▼▼▼

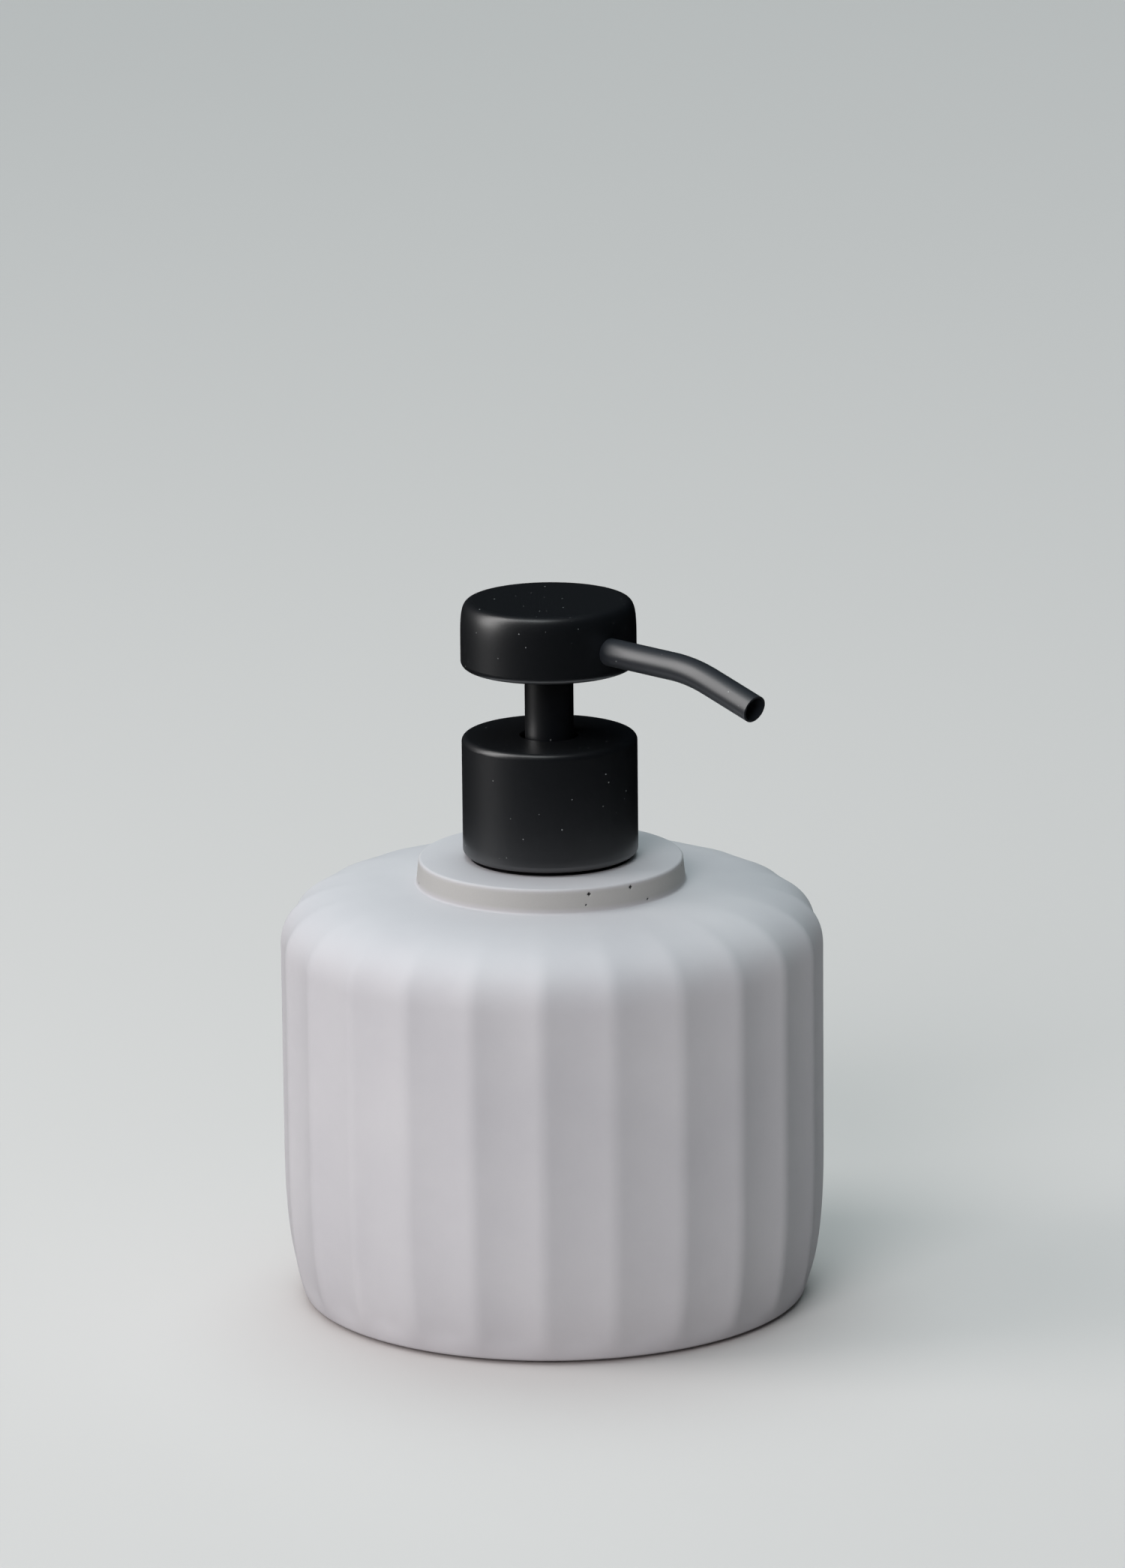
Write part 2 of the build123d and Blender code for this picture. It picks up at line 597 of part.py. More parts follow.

▲▲▲
▼▼▼

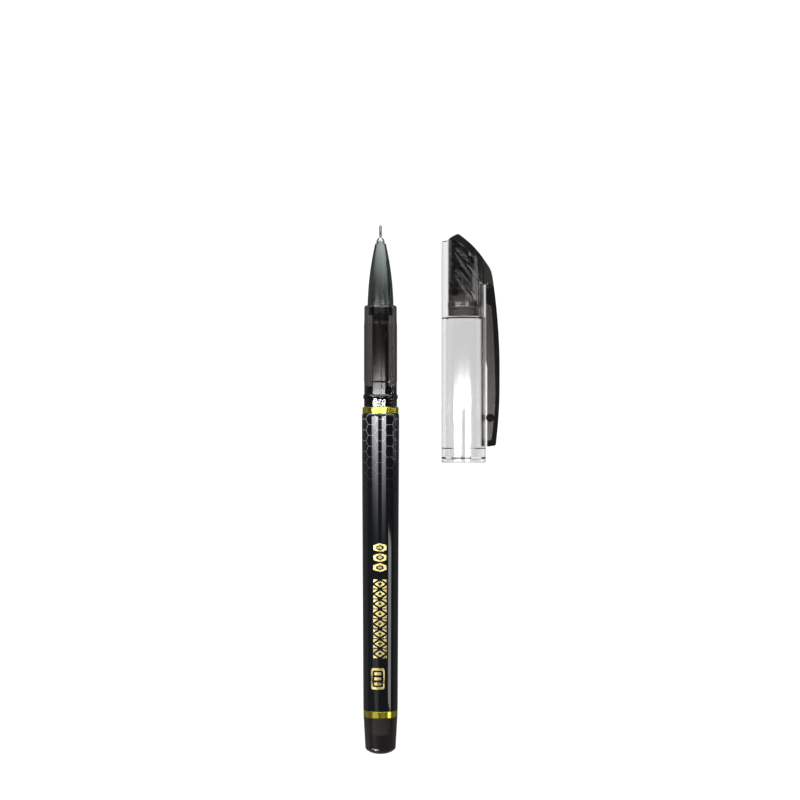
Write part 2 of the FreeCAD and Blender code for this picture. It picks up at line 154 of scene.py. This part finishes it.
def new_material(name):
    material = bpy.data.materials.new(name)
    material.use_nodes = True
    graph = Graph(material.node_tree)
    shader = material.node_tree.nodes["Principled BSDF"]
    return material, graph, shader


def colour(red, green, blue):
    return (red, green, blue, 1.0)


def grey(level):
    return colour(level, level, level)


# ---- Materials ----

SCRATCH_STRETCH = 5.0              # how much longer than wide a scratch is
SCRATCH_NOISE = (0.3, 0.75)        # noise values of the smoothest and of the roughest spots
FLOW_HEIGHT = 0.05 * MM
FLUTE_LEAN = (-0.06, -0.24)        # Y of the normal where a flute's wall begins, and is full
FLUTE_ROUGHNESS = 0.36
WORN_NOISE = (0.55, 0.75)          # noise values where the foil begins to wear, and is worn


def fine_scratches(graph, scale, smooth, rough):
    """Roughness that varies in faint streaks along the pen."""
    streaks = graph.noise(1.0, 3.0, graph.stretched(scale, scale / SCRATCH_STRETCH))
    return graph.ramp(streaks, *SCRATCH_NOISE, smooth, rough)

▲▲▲

Objective: From the line containing "Write part 2 of the FreeCAD" down to the line containing "return material, graph, shader" in the material above, reproduce every line exactly, including the two end lines.

Finished task:
Write part 2 of the FreeCAD and Blender code for this picture. It picks up at line 154 of scene.py. This part finishes it.
def new_material(name):
    material = bpy.data.materials.new(name)
    material.use_nodes = True
    graph = Graph(material.node_tree)
    shader = material.node_tree.nodes["Principled BSDF"]
    return material, graph, shader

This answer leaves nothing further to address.